Today, every state, with the exception of New Hampshire, requires liability insurance. The modern standard car insurance policy includes limits determined by individual states. Liability is the only mandatory coverage, although anyone with a valuable car should purchase collision and comprehensive insurance. If the car is leased or not owned outright by the driver due to car loan payments, collision and comprehensive coverage is mandatory.

Looking to the Future

Just as cars replaced the horse and buggy, so might autonomous vehicles replace those driven by humans in the near future. Once people start depending on self-driving cars, they are less likely to own them. Already, the growth of ride-sharing services such as Lyft and Uber has reduced automobile purchases by the millennial generation.

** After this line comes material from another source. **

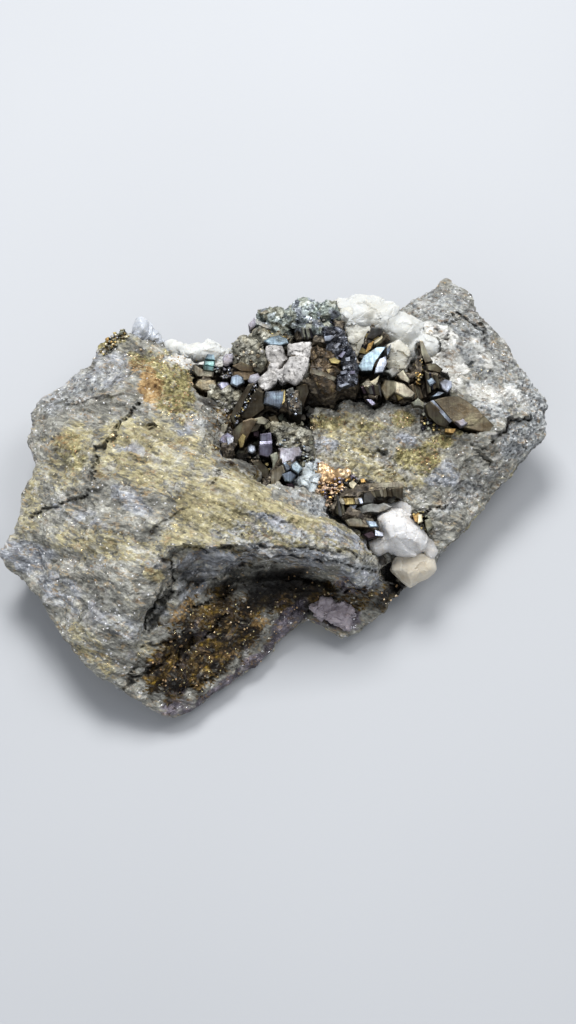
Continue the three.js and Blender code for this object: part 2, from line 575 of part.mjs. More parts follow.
function lump({ at, size, roll = 0, rough, seed }, grow = 0) {
  const geometry = new THREE.IcosahedronGeometry(1, LUMP_SPLIT);
  const places = geometry.attributes.position;
  for (let i = 0; i < places.count; i++) {
    const [x, y, z] = [places.getX(i), places.getY(i), places.getZ(i)];
    const facet = Math.max(Math.abs(x), Math.abs(y) * 1.02, Math.abs(z) * 0.98) * 0.28;
    const swell = 1 + rough * (noise(x * 1.6 + seed, y * 1.6, z * 1.6) * 1.4) - facet + 0.2;
    const finer = rough * 0.7 * noise(x * 4 + seed, y * 4, z * 4);
    const reach = swell + finer;
    places.setXYZ(
      i,
      x * reach * (size[0] / 2 + grow),
      y * reach * (size[1] / 2 + grow),
      z * reach * (size[2] / 2 + grow),
    );
  }
  return solidOf(geometry.applyMatrix4(placed({ at, roll })));
}

// The specimen

function finishOf(name) {
  const [, color, roughness, metalness] = FINISHES.find(([start]) => name.startsWith(start));
  return new THREE.MeshStandardMaterial({ color, roughness, metalness, flatShading: true });
}

function meshOf(name, solid) {
  const geometry = geometryOf(solid.simplify(LEAST_FEATURE));
  geometry.computeBoundingBox();
  const middle = geometry.boundingBox.getCenter(new THREE.Vector3());
  geometry.translate(-middle.x, -middle.y, -middle.z);
  const mesh = new THREE.Mesh(geometry, finishOf(name));
  mesh.name = name;
  mesh.position.copy(middle);
  return mesh;
}

// Every grown piece in turn, each cut back where it meets one that grew before it
function grownPieces() {
  const made = [];
  let taken = null;
  const groups = [
    ...Object.entries(CRYSTALS).map(([name, specs]) => [name, specs, crystal, crystalSocket]),
    ...Object.entries(LUMPS).map(([name, specs]) => [name, specs, lump, (spec) => lump(spec, FIT_GAP)]),
  ];
  for (const [name, specs, shape, socket] of groups) {
    let solid = joined(specs.map((spec) => shape(spec)));
    if (taken) solid = solid.subtract(taken);
    made.push([name, mainBody(solid)]);
    const room = joined(specs.map(socket));
    taken = taken ? taken.add(room) : room;
  }
  return { made, taken };
}

const specimen = new THREE.Group();
const { made, taken } = grownPieces();
const rock = mainBody(rockSlab().subtract(fractureChunk()).subtract(taken));
specimen.add(meshOf("matrix", rock), ...made.map(([name, solid]) => meshOf(name, solid)));

// The origin goes to the middle of the footprint
const extent = new THREE.Box3().setFromObject(specimen);
const middle = extent.getCenter(new THREE.Vector3());
specimen.position.set(-middle.x, -middle.y, 0);
specimen.updateMatrixWorld(true);

export default specimen;
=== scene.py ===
"""Cubanite specimen: bronze crystals in a hollow of foliated schist, with calcite on its upper edge.

The slab lies on its back with the crystals facing up, and the camera looks down on it. Sizes in the
tables are millimetres in the maker's own frame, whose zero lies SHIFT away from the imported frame's.
Places on the display face are steps on a sheet held square to the viewer: 0.195 mm a step, counted
right and down from the sheet's upper left corner.
"""

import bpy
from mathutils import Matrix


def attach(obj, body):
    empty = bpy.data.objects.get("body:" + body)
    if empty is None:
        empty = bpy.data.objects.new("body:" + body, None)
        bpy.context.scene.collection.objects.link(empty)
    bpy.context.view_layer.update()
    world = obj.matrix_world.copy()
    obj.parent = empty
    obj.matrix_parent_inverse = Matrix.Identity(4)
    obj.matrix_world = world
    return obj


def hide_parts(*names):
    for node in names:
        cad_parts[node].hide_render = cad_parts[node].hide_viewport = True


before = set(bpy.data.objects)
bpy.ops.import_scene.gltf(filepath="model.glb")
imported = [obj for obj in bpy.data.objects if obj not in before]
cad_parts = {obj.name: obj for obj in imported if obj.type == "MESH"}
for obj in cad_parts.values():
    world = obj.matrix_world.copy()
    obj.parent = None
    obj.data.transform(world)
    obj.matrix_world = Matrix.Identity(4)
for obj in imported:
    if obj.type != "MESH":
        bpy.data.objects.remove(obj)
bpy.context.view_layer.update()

import logging
import math
from collections.abc import Iterator
from dataclasses import dataclass
from enum import Enum
from functools import cache

import bmesh
import bpy
import numpy as np
from mathutils import Vector

log = logging.getLogger("specimen")

MM = 0.001
SHIFT = np.array((1.971, -7.139, 0.0))  # from the maker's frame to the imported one
AXIS_MIX = (374761393, 668265263, 2147483647)  # odd factors that scramble a cell's place
SEED_MIX, LAYER_MIX = 974711, 1013904223
BIT_MIX = (1274126177, 2246822519)
WORD = 0xFFFFFFFF
REDRAW = 7.31  # makes fresh random numbers out of a cell's place

Array, Mesh, Material = np.ndarray, bpy.types.Mesh, bpy.types.Material
Node, Socket, Tree = bpy.types.Node, bpy.types.NodeSocket, bpy.types.NodeTree
Sockets = bpy.types.bpy_prop_collection
Pair = tuple[float, float]
Line = tuple[float, ...]  # corners in turn, each right and then down
Stops = tuple[tuple[float, str], ...]


def smooth(low: float, high: float, value: Array) -> Array:
    """Eases from 0 at low to 1 at high."""
    t = np.clip((value - low) / (high - low), 0, 1)
    return t * t * (3 - 2 * t)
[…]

As times and car-buying habits change, so will automobile insurance. Future car insurance policies probably won’t look radically different in a few decades than they do today, but will keep up with the needs of policyholders. For example, if you leave items in a shared, self-driving car, your insurance policy may cover it. Already, some insurers are focusing on car usage, so that policyholders only pay for coverage based on their commutes. The business model for auto insurance will likely change, but the day when autonomous vehicles rule the road is still many years away, and the shift should happen gradually.

In many ways, the future is here. These days, most people search online for the best auto insurance rates, and that will remain the case until the next great technological advance enters our lives. With The General®, you’ll receive your auto quote within two minutes of completing the online questionnaire. Auto insurance needs depends on individual factors. When shopping for auto insurance, look for available discounts and decide what level of deductible is best for you.


The more things change, the more they stay the same. Just 125 years ago, America depended on horsepower. Now, the nation depends on motor vehicles, but in the next 25 years the majority of such vehicles may prove self-driving. Just as the transition from horse to internal combustion engine changed the way we travel and conduct business, so will the move to autonomous vehicles. Technology should reduce the number of accidents when driver error is no longer a factor.